AIM: Your task is to output all the records below, word for word.

SOURCE DATA:
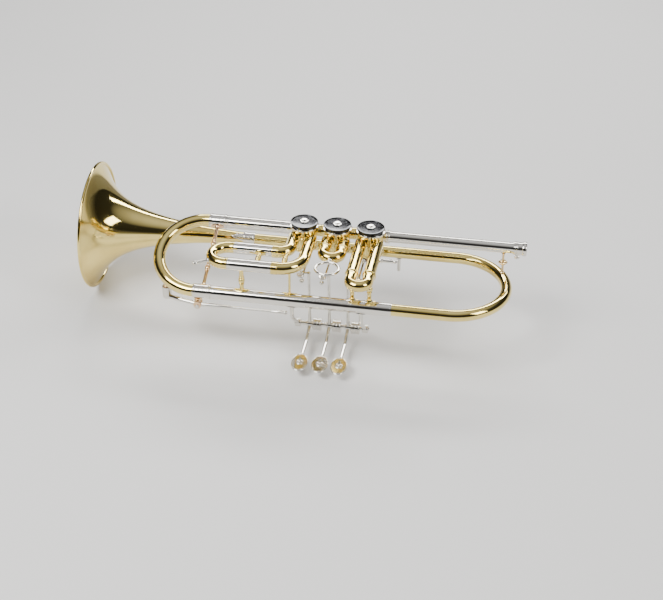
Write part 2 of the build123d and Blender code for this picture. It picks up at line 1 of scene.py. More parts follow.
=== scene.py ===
"""Finished surfaces of a rotary-valve trumpet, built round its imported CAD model.

The frame's +X runs out of the mouthpiece receiver at the player, the bell opens towards
-X, and the valve caps look up.  Every piece is a surface worked out with numpy in
millimetres, from the boxes of the CAD nodes that it stands for and the sizes named below.
"""
import json
import math
from types import SimpleNamespace

import bmesh
import bpy
import numpy as np
from mathutils import Matrix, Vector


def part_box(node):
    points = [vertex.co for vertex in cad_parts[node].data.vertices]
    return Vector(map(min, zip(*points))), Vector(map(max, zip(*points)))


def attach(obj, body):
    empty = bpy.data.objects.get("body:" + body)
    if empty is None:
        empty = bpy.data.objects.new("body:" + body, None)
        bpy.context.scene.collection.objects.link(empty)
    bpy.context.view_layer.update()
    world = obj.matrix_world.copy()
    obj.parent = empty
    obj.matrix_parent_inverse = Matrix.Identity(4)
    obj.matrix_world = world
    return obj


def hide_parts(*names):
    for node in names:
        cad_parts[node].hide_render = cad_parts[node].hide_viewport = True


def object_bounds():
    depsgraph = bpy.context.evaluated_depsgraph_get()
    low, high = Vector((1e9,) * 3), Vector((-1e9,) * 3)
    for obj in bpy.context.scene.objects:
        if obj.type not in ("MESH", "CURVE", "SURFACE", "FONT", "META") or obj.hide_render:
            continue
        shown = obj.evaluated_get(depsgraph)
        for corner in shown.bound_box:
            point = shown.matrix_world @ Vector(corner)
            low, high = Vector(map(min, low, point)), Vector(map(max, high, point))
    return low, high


bl_info = {
    "name": "Rotary trumpet finish",
    "version": (1, 0, 0),
    "blender": (4, 5, 0),
    "location": "View3D > Sidebar > Trumpet",
    "description": "Builds the polished surfaces of a rotary-valve trumpet",
    "category": "Object",
}

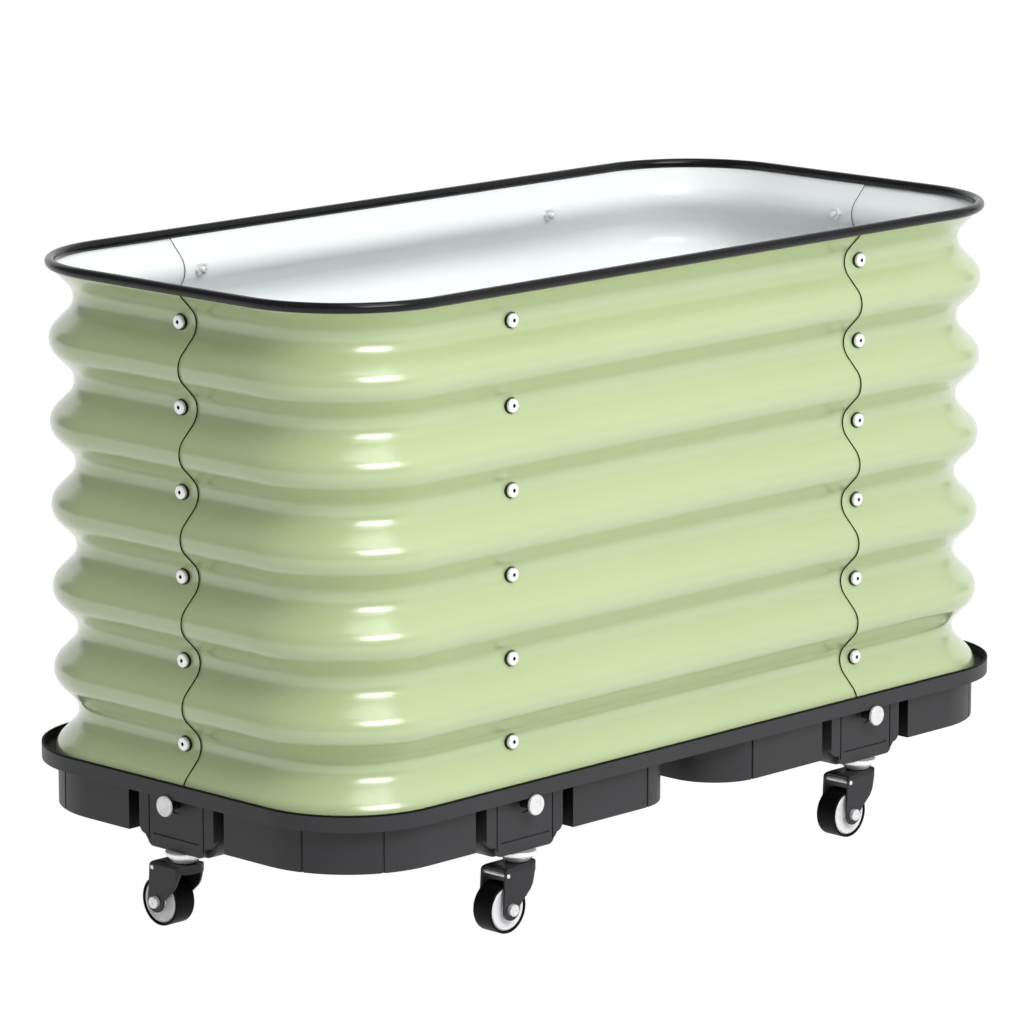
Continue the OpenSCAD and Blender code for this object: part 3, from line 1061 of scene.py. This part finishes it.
@dataclass(frozen=True)
class Station:
    """A place for a caster: the middle of its block's face, and the block's turn."""

    name: str
    x: float
    y: float
    angle: float

    def inward(self, point: Vector) -> Vector:
        """A point as seen from this station: X along the block's face, Y into the planter."""
        away = point - Vector((self.x, self.y, 0))
        return Matrix.Rotation(math.radians(-self.angle), 3, "Z") @ away

    def fetch(self, part: str) -> Piece:
        """Copies this station's CAD piece to a station on the origin; it must be unturned."""
        piece = Piece.cad_copy(part, f"{self.name}_{part}")
        piece.put((-self.x, -self.y, 0))
        return piece

    def carry(self, model: Piece, name: str) -> Piece:
        """Copies a piece that was modelled at a station on the origin to this one."""
        copy = model.copy(f"{self.name}_{name}")
        copy.put((self.x, self.y, 0), math.radians(self.angle))
        return copy


def stations(wall: Wall) -> list[Station]:
    """Finds the six stations from the CAD blocks.

    Args:
        wall: The wall, for the places along the long sides.

    Returns:
        The stations.
    """
    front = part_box("front_left_block")[0].y
    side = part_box("left_side_block")[0].x
    return [
        Station("front_left", -wall.bolts_x, front, 0),
        Station("front_right", wall.bolts_x, front, 0),
        Station("back_left", -wall.bolts_x, -front, 180),
        Station("back_right", wall.bolts_x, -front, 180),
        Station("left_side", side, 0, -90),
        Station("right_side", -side, 0, 90),
    ]


def spread(
    places: list[Station], models: tuple[tuple[Piece, str, Material, str, str], ...]
) -> None:
    """Copies the pieces of one station to all of them.

    Args:
        places: The stations.
        models: For each piece its model, name, finish and slot, and the part of the station
            that it rides on, or nothing where it is fixed to the planter.
    """
    for model, name, finish, slot, rider in models:
        model.paint(finish)
        model.smooth()
        for place in places:
            copy = place.carry(model, f"{name}_piece")
            body = f"{place.name}_{rider}" if rider else "planter"
            copy.finish(slot, f"{place.name}_{name}", body=body)
        model.remove()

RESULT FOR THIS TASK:
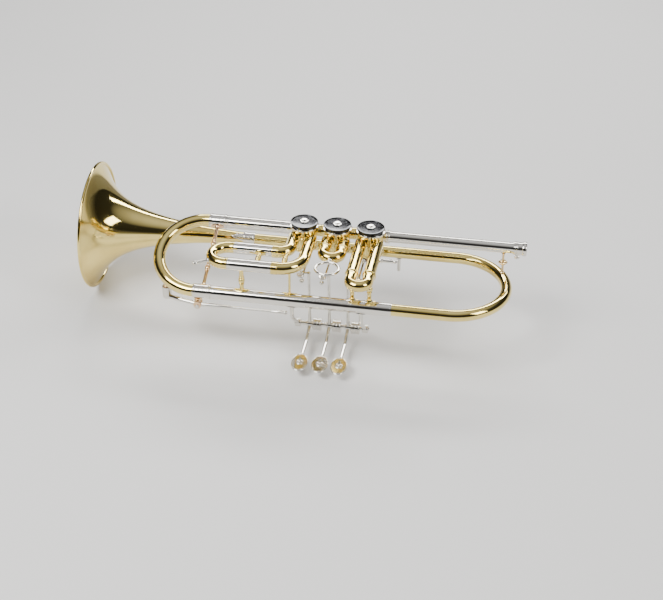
Write part 2 of the build123d and Blender code for this picture. It picks up at line 1 of scene.py. More parts follow.
=== scene.py ===
"""Finished surfaces of a rotary-valve trumpet, built round its imported CAD model.

The frame's +X runs out of the mouthpiece receiver at the player, the bell opens towards
-X, and the valve caps look up.  Every piece is a surface worked out with numpy in
millimetres, from the boxes of the CAD nodes that it stands for and the sizes named below.
"""
import json
import math
from types import SimpleNamespace

import bmesh
import bpy
import numpy as np
from mathutils import Matrix, Vector


def part_box(node):
    points = [vertex.co for vertex in cad_parts[node].data.vertices]
    return Vector(map(min, zip(*points))), Vector(map(max, zip(*points)))


def attach(obj, body):
    empty = bpy.data.objects.get("body:" + body)
    if empty is None:
        empty = bpy.data.objects.new("body:" + body, None)
        bpy.context.scene.collection.objects.link(empty)
    bpy.context.view_layer.update()
    world = obj.matrix_world.copy()
    obj.parent = empty
    obj.matrix_parent_inverse = Matrix.Identity(4)
    obj.matrix_world = world
    return obj


def hide_parts(*names):
    for node in names:
        cad_parts[node].hide_render = cad_parts[node].hide_viewport = True


def object_bounds():
    depsgraph = bpy.context.evaluated_depsgraph_get()
    low, high = Vector((1e9,) * 3), Vector((-1e9,) * 3)
    for obj in bpy.context.scene.objects:
        if obj.type not in ("MESH", "CURVE", "SURFACE", "FONT", "META") or obj.hide_render:
            continue
        shown = obj.evaluated_get(depsgraph)
        for corner in shown.bound_box:
            point = shown.matrix_world @ Vector(corner)
            low, high = Vector(map(min, low, point)), Vector(map(max, high, point))
    return low, high


bl_info = {
    "name": "Rotary trumpet finish",
    "version": (1, 0, 0),
    "blender": (4, 5, 0),
    "location": "View3D > Sidebar > Trumpet",
    "description": "Builds the polished surfaces of a rotary-valve trumpet",
    "category": "Object",
}

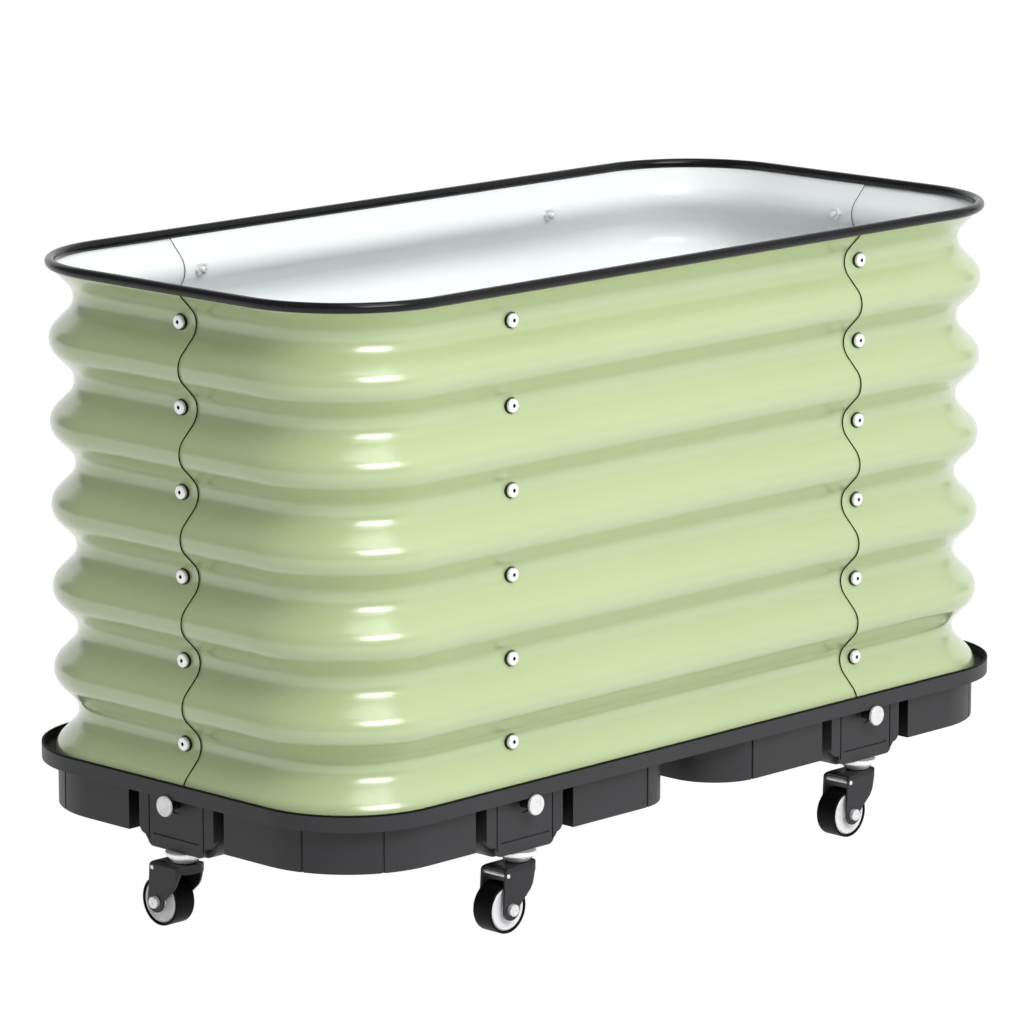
Continue the OpenSCAD and Blender code for this object: part 3, from line 1061 of scene.py. This part finishes it.
@dataclass(frozen=True)
class Station:
    """A place for a caster: the middle of its block's face, and the block's turn."""

    name: str
    x: float
    y: float
    angle: float

    def inward(self, point: Vector) -> Vector:
        """A point as seen from this station: X along the block's face, Y into the planter."""
        away = point - Vector((self.x, self.y, 0))
        return Matrix.Rotation(math.radians(-self.angle), 3, "Z") @ away

    def fetch(self, part: str) -> Piece:
        """Copies this station's CAD piece to a station on the origin; it must be unturned."""
        piece = Piece.cad_copy(part, f"{self.name}_{part}")
        piece.put((-self.x, -self.y, 0))
        return piece

    def carry(self, model: Piece, name: str) -> Piece:
        """Copies a piece that was modelled at a station on the origin to this one."""
        copy = model.copy(f"{self.name}_{name}")
        copy.put((self.x, self.y, 0), math.radians(self.angle))
        return copy


def stations(wall: Wall) -> list[Station]:
    """Finds the six stations from the CAD blocks.

    Args:
        wall: The wall, for the places along the long sides.

    Returns:
        The stations.
    """
    front = part_box("front_left_block")[0].y
    side = part_box("left_side_block")[0].x
    return [
        Station("front_left", -wall.bolts_x, front, 0),
        Station("front_right", wall.bolts_x, front, 0),
        Station("back_left", -wall.bolts_x, -front, 180),
        Station("back_right", wall.bolts_x, -front, 180),
        Station("left_side", side, 0, -90),
        Station("right_side", -side, 0, 90),
    ]


def spread(
    places: list[Station], models: tuple[tuple[Piece, str, Material, str, str], ...]
) -> None:
    """Copies the pieces of one station to all of them.

    Args:
        places: The stations.
        models: For each piece its model, name, finish and slot, and the part of the station
            that it rides on, or nothing where it is fixed to the planter.
    """
    for model, name, finish, slot, rider in models:
        model.paint(finish)
        model.smooth()
        for place in places:
            copy = place.carry(model, f"{name}_piece")
            body = f"{place.name}_{rider}" if rider else "planter"
            copy.finish(slot, f"{place.name}_{name}", body=body)
        model.remove()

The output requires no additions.